## RECORD EXTRACTS
★ ★ ★ ★ ★
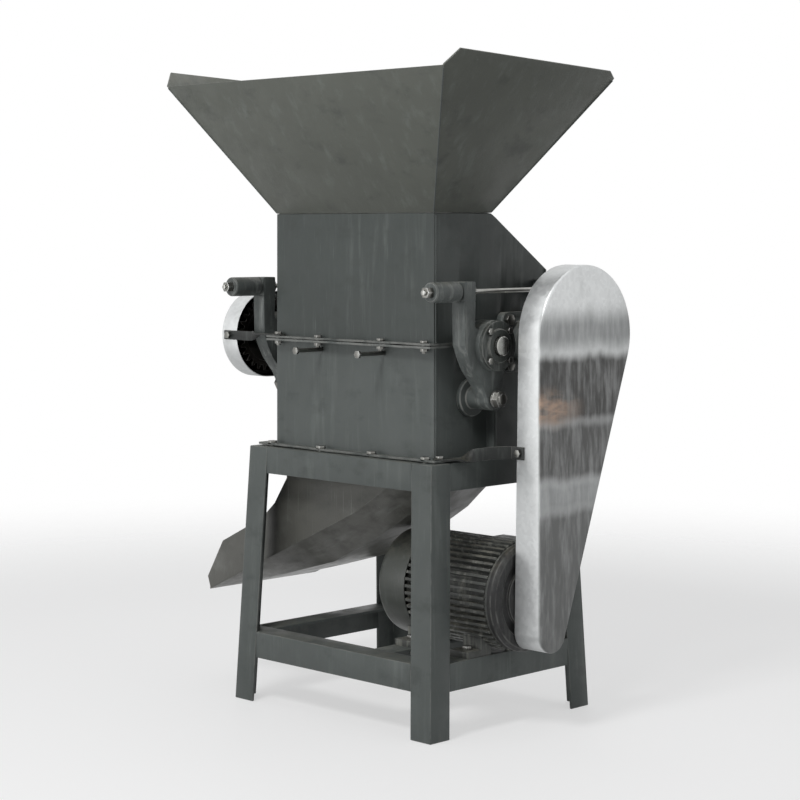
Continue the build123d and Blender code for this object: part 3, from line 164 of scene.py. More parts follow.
def ramp(tree, source, low, high):
    """Turns a grey value into a mask that runs from 0 at low to 1 at high."""
    node = tree.nodes.new("ShaderNodeMapRange")
    node.interpolation_type = "SMOOTHSTEP"
    node.inputs["From Min"].default_value = low
    node.inputs["From Max"].default_value = high
    tree.links.new(source, node.inputs["Value"])
    return node.outputs["Result"]


def group_mottle():
    """Soft irregular patches, as in uneven paint, dust or dirt."""
    group, entry, leave = make_group(
        "mottle",
        [
            ("Scale", "NodeSocketFloat", 8.0),
            ("Low", "NodeSocketFloat", 0.4),
            ("High", "NodeSocketFloat", 0.65),
            ("Stretch", "NodeSocketVector", (1.0, 1.0, 1.0)),
        ],
        [("Mask", "NodeSocketFloat")],
    )
    place = add(group, "ShaderNodeTexCoord")
    stretch = add(
        group,
        "ShaderNodeVectorMath",
        {0: place.outputs["Object"], 1: entry.outputs["Stretch"]},
        operation="MULTIPLY",
    )
    clouds = add(
        group,
        "ShaderNodeTexNoise",
        {"Vector": stretch.outputs[0], "Scale": entry.outputs["Scale"]},
        Detail=6.0,
        Roughness=0.62,
    )
    mask = add(
        group,
        "ShaderNodeMapRange",
        {
            "Value": clouds.outputs["Fac"],
            "From Min": entry.outputs["Low"],
            "From Max": entry.outputs["High"],
        },
        interpolation_type="SMOOTHSTEP",
    )
    group.links.new(mask.outputs["Result"], leave.inputs["Mask"])
    return group


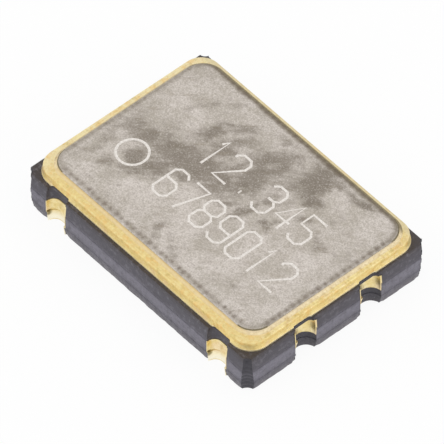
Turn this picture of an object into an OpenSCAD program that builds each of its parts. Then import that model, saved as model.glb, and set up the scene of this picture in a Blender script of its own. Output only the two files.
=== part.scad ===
// Surface-mount crystal oscillator in a seam-welded ceramic package.
// Millimetres, +Z up. The origin is on the board plane under the middle of the body,
// X runs along the long side and Y along the short side.

/* [Ceramic body] */
// Length over the snapped faces, along X
body_length = 7; // [6.8:0.1:8]
// Width over the snapped faces, along Y
body_width = 5; // [4.8:0.1:6]
// Thickness of layer 1, the floor under the die
floor_layer = 0.25; // [0.2:0.05:0.5]
// Thickness of layer 2, the lower half of the die pit
pit_layer = 0.2; // [0.1:0.05:0.4]
// Thickness of layer 3, which carries the bond fingers
finger_layer = 0.15; // [0.1:0.05:0.3]
// Thickness of layer 4, which carries the crystal
shelf_layer = 0.3; // [0.25:0.05:0.5]
// Thickness of layer 5, the rim under the seal ring
rim_layer = 0.1; // [0.1:0.02:0.3]
// Height of the band that the upper score line leaves on each side face
score_height = 0.4; // [0.2:0.05:0.6]
// How far that band leans in at the top edge
score_inset = 0.035; // [0.01:0.005:0.05]
// Height of the broken band along the lower edge
foot_height = 0.2; // [0.1:0.05:0.3]
// How far the broken band leans in at the lower edge
foot_inset = 0.035; // [0.01:0.005:0.05]
// Radius of the punched hole that leaves each body corner hollow, upper layers
corner_hole = 0.155; // [0.12:0.005:0.2]
// Radius of the same hole in layers 1 and 2
corner_hole_low = 0.18; // [0.12:0.005:0.22]

/* [Terminals] */
// Spacing of the terminals along X
terminal_pitch = 5.08; // [4.8:0.02:5.3]
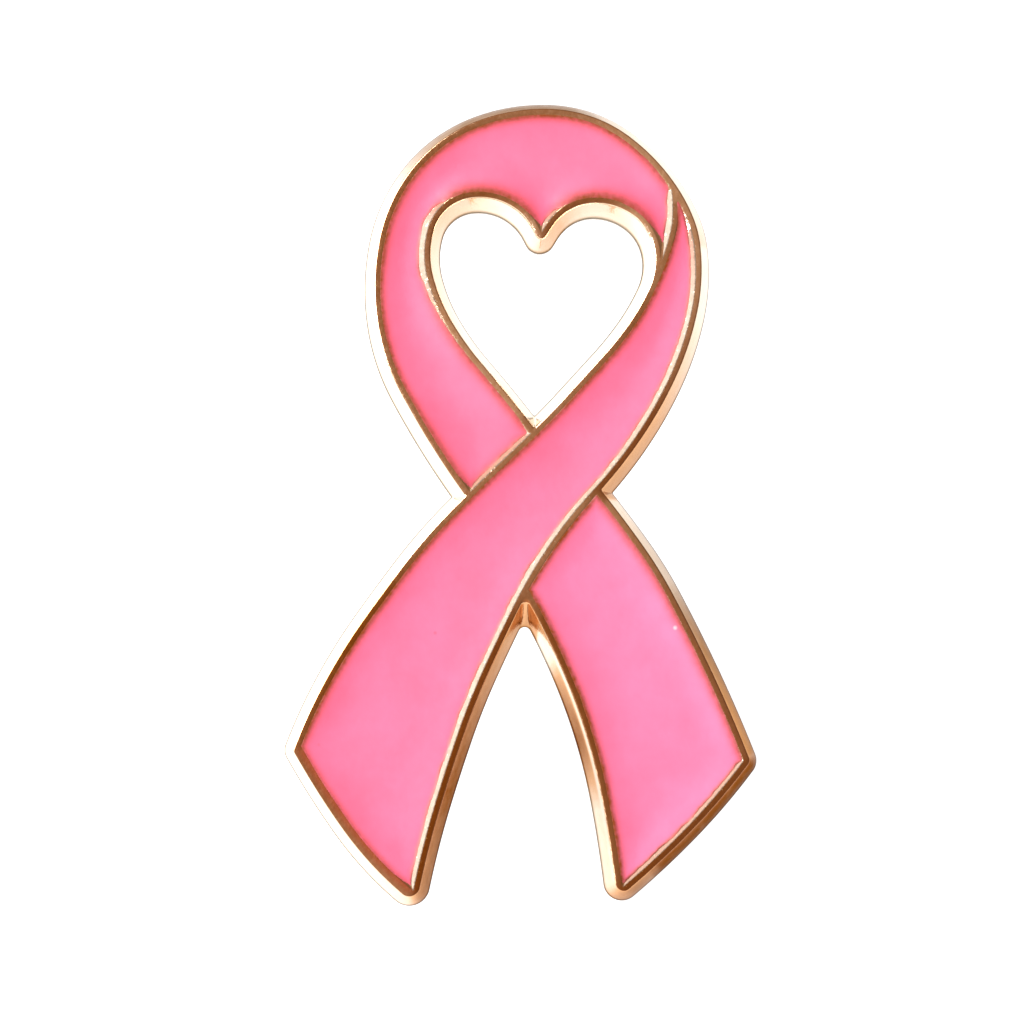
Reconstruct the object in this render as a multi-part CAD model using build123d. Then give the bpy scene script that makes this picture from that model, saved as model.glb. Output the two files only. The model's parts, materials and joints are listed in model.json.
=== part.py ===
from build123d import *
from collections import namedtuple
import math
import os

# An awareness ribbon lapel pin: one die-struck plate with raised lines round three sunk pools,
# a pool of enamel in each, and a plain tack post on the back.
#
# Everything is first drawn flat: x to the right, y up the ribbon, z towards the front,
# and z = 0 on top of the raised lines. At the end the pieces are leaned back to the pose in which
# the pin rests by itself, on the tips of its two tails and the point of its post.

# ---- driving sizes, mm ----------------------------------------------------------------------
THICKNESS = 1.40       # top of the raised lines to the flat back
EDGE_BAND = 0.35       # straight band round the back of every side wall
WALL_SPREAD = 0.355    # how far the side walls spread outwards from the raised line to the band
LINE_TOP = 0.150       # flat top of a raised line
LINE_TOP_TAIL = 0.250  # the same at the end of the front tail, where it is broader
SLOPE_RUN = 0.140      # slope from a raised line down into a pool, seen from the front
SLOPE_DROP = 0.220     # depth at which that slope ends
POOL_DEPTH = 0.500     # floor of the pools under the raised lines
ENAMEL_TOP = 0.235     # enamel surface under the raised lines
GAP = 0.012            # clearance round each piece of enamel and round the post's pad

POST_X = 0.35          # the post stands behind the crossing of the tails
POST_Y = -0.15
PAD_RADIUS = 2.00
PAD_THICKNESS = 0.40
PAD_SEAT = 0.12        # depth of the shallow seat that the pad sits in
PAD_BEVEL = 0.06
SHAFT_RADIUS = 0.55
SHAFT_FILLET = 0.25
POST_LENGTH = 8.00     # flat back to the tip of the point
GROOVE_FROM_TIP = 3.10
GROOVE_WIDTH = 0.60
GROOVE_DEPTH = 0.12
POINT_ANGLE = 17.0     # half angle of the point
POINT_RADIUS = 0.12    # rounded end of the point

# ---- the raised lines, as stations on their outer edge ----------------------------------------
# heading is the direction of travel in degrees, anticlockwise from +x. Two tangent arcs join each
# station to the next one.
Station = namedtuple("Station", "x y heading")

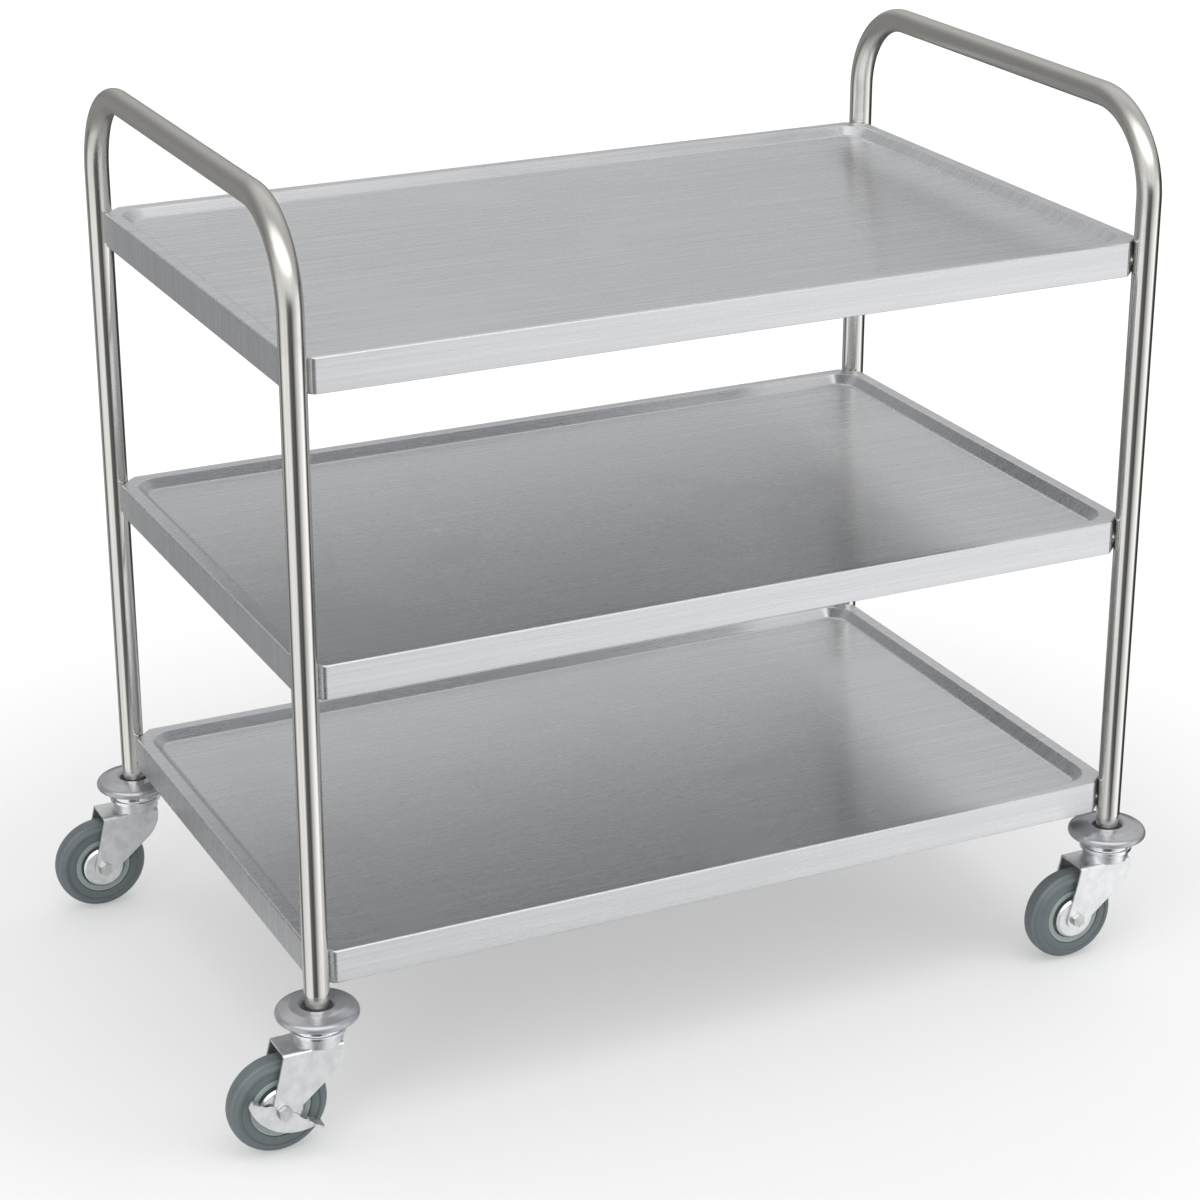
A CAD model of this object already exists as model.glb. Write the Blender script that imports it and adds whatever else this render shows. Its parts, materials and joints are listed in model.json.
"""Three-tier food service trolley on four swivel castors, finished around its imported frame.

X runs along the trolley, Y across it and Z up. Pieces are shaped in millimetres about a
handy point, such as a castor's swivel axis, and moved to their place in metres when done.
"""

import json
import logging
import math
from collections.abc import Callable, Iterable, Sequence
from dataclasses import dataclass
from enum import Enum
from functools import cache

import bmesh
import bpy
from mathutils import Matrix, Vector


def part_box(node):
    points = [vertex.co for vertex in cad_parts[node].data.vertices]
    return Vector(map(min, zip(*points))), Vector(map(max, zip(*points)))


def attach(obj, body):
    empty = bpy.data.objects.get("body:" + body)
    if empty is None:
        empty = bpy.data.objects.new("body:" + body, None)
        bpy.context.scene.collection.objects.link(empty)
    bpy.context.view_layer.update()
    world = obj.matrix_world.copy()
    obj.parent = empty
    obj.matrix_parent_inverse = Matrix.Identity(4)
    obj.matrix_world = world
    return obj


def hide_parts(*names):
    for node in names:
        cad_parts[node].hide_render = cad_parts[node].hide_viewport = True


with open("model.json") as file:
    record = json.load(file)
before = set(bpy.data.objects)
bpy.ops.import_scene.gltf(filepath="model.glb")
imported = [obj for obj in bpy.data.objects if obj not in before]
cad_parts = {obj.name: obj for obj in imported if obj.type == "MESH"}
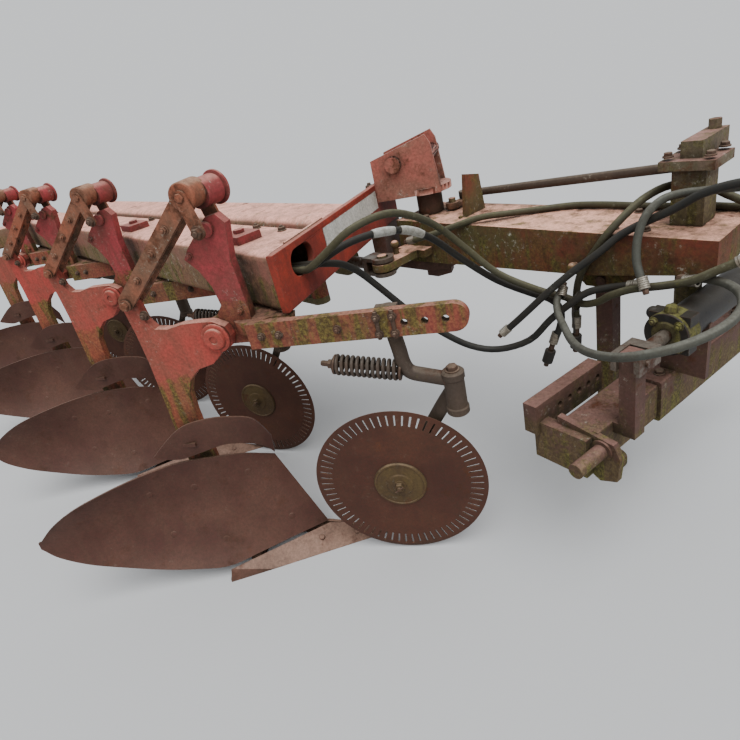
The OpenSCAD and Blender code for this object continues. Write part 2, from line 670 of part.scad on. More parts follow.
★ ★ ★ ★ ★
## EXERCISE AIM
Your copy should match the entries exactly, minus the pictures.

## OUTPUT BELOW
Continue the build123d and Blender code for this object: part 3, from line 164 of scene.py. More parts follow.
def ramp(tree, source, low, high):
    """Turns a grey value into a mask that runs from 0 at low to 1 at high."""
    node = tree.nodes.new("ShaderNodeMapRange")
    node.interpolation_type = "SMOOTHSTEP"
    node.inputs["From Min"].default_value = low
    node.inputs["From Max"].default_value = high
    tree.links.new(source, node.inputs["Value"])
    return node.outputs["Result"]


def group_mottle():
    """Soft irregular patches, as in uneven paint, dust or dirt."""
    group, entry, leave = make_group(
        "mottle",
        [
            ("Scale", "NodeSocketFloat", 8.0),
            ("Low", "NodeSocketFloat", 0.4),
            ("High", "NodeSocketFloat", 0.65),
            ("Stretch", "NodeSocketVector", (1.0, 1.0, 1.0)),
        ],
        [("Mask", "NodeSocketFloat")],
    )
    place = add(group, "ShaderNodeTexCoord")
    stretch = add(
        group,
        "ShaderNodeVectorMath",
        {0: place.outputs["Object"], 1: entry.outputs["Stretch"]},
        operation="MULTIPLY",
    )
    clouds = add(
        group,
        "ShaderNodeTexNoise",
        {"Vector": stretch.outputs[0], "Scale": entry.outputs["Scale"]},
        Detail=6.0,
        Roughness=0.62,
    )
    mask = add(
        group,
        "ShaderNodeMapRange",
        {
            "Value": clouds.outputs["Fac"],
            "From Min": entry.outputs["Low"],
            "From Max": entry.outputs["High"],
        },
        interpolation_type="SMOOTHSTEP",
    )
    group.links.new(mask.outputs["Result"], leave.inputs["Mask"])
    return group


Turn this picture of an object into an OpenSCAD program that builds each of its parts. Then import that model, saved as model.glb, and set up the scene of this picture in a Blender script of its own. Output only the two files.
=== part.scad ===
// Surface-mount crystal oscillator in a seam-welded ceramic package.
// Millimetres, +Z up. The origin is on the board plane under the middle of the body,
// X runs along the long side and Y along the short side.

/* [Ceramic body] */
// Length over the snapped faces, along X
body_length = 7; // [6.8:0.1:8]
// Width over the snapped faces, along Y
body_width = 5; // [4.8:0.1:6]
// Thickness of layer 1, the floor under the die
floor_layer = 0.25; // [0.2:0.05:0.5]
// Thickness of layer 2, the lower half of the die pit
pit_layer = 0.2; // [0.1:0.05:0.4]
// Thickness of layer 3, which carries the bond fingers
finger_layer = 0.15; // [0.1:0.05:0.3]
// Thickness of layer 4, which carries the crystal
shelf_layer = 0.3; // [0.25:0.05:0.5]
// Thickness of layer 5, the rim under the seal ring
rim_layer = 0.1; // [0.1:0.02:0.3]
// Height of the band that the upper score line leaves on each side face
score_height = 0.4; // [0.2:0.05:0.6]
// How far that band leans in at the top edge
score_inset = 0.035; // [0.01:0.005:0.05]
// Height of the broken band along the lower edge
foot_height = 0.2; // [0.1:0.05:0.3]
// How far the broken band leans in at the lower edge
foot_inset = 0.035; // [0.01:0.005:0.05]
// Radius of the punched hole that leaves each body corner hollow, upper layers
corner_hole = 0.155; // [0.12:0.005:0.2]
// Radius of the same hole in layers 1 and 2
corner_hole_low = 0.18; // [0.12:0.005:0.22]

/* [Terminals] */
// Spacing of the terminals along X
terminal_pitch = 5.08; // [4.8:0.02:5.3]
Reconstruct the object in this render as a multi-part CAD model using build123d. Then give the bpy scene script that makes this picture from that model, saved as model.glb. Output the two files only. The model's parts, materials and joints are listed in model.json.
=== part.py ===
from build123d import *
from collections import namedtuple
import math
import os

# An awareness ribbon lapel pin: one die-struck plate with raised lines round three sunk pools,
# a pool of enamel in each, and a plain tack post on the back.
#
# Everything is first drawn flat: x to the right, y up the ribbon, z towards the front,
# and z = 0 on top of the raised lines. At the end the pieces are leaned back to the pose in which
# the pin rests by itself, on the tips of its two tails and the point of its post.

# ---- driving sizes, mm ----------------------------------------------------------------------
THICKNESS = 1.40       # top of the raised lines to the flat back
EDGE_BAND = 0.35       # straight band round the back of every side wall
WALL_SPREAD = 0.355    # how far the side walls spread outwards from the raised line to the band
LINE_TOP = 0.150       # flat top of a raised line
LINE_TOP_TAIL = 0.250  # the same at the end of the front tail, where it is broader
SLOPE_RUN = 0.140      # slope from a raised line down into a pool, seen from the front
SLOPE_DROP = 0.220     # depth at which that slope ends
POOL_DEPTH = 0.500     # floor of the pools under the raised lines
ENAMEL_TOP = 0.235     # enamel surface under the raised lines
GAP = 0.012            # clearance round each piece of enamel and round the post's pad

POST_X = 0.35          # the post stands behind the crossing of the tails
POST_Y = -0.15
PAD_RADIUS = 2.00
PAD_THICKNESS = 0.40
PAD_SEAT = 0.12        # depth of the shallow seat that the pad sits in
PAD_BEVEL = 0.06
SHAFT_RADIUS = 0.55
SHAFT_FILLET = 0.25
POST_LENGTH = 8.00     # flat back to the tip of the point
GROOVE_FROM_TIP = 3.10
GROOVE_WIDTH = 0.60
GROOVE_DEPTH = 0.12
POINT_ANGLE = 17.0     # half angle of the point
POINT_RADIUS = 0.12    # rounded end of the point

# ---- the raised lines, as stations on their outer edge ----------------------------------------
# heading is the direction of travel in degrees, anticlockwise from +x. Two tangent arcs join each
# station to the next one.
Station = namedtuple("Station", "x y heading")

A CAD model of this object already exists as model.glb. Write the Blender script that imports it and adds whatever else this render shows. Its parts, materials and joints are listed in model.json.
"""Three-tier food service trolley on four swivel castors, finished around its imported frame.

X runs along the trolley, Y across it and Z up. Pieces are shaped in millimetres about a
handy point, such as a castor's swivel axis, and moved to their place in metres when done.
"""

import json
import logging
import math
from collections.abc import Callable, Iterable, Sequence
from dataclasses import dataclass
from enum import Enum
from functools import cache

import bmesh
import bpy
from mathutils import Matrix, Vector


def part_box(node):
    points = [vertex.co for vertex in cad_parts[node].data.vertices]
    return Vector(map(min, zip(*points))), Vector(map(max, zip(*points)))


def attach(obj, body):
    empty = bpy.data.objects.get("body:" + body)
    if empty is None:
        empty = bpy.data.objects.new("body:" + body, None)
        bpy.context.scene.collection.objects.link(empty)
    bpy.context.view_layer.update()
    world = obj.matrix_world.copy()
    obj.parent = empty
    obj.matrix_parent_inverse = Matrix.Identity(4)
    obj.matrix_world = world
    return obj


def hide_parts(*names):
    for node in names:
        cad_parts[node].hide_render = cad_parts[node].hide_viewport = True


with open("model.json") as file:
    record = json.load(file)
before = set(bpy.data.objects)
bpy.ops.import_scene.gltf(filepath="model.glb")
imported = [obj for obj in bpy.data.objects if obj not in before]
cad_parts = {obj.name: obj for obj in imported if obj.type == "MESH"}
The OpenSCAD and Blender code for this object continues. Write part 2, from line 670 of part.scad on. More parts follow.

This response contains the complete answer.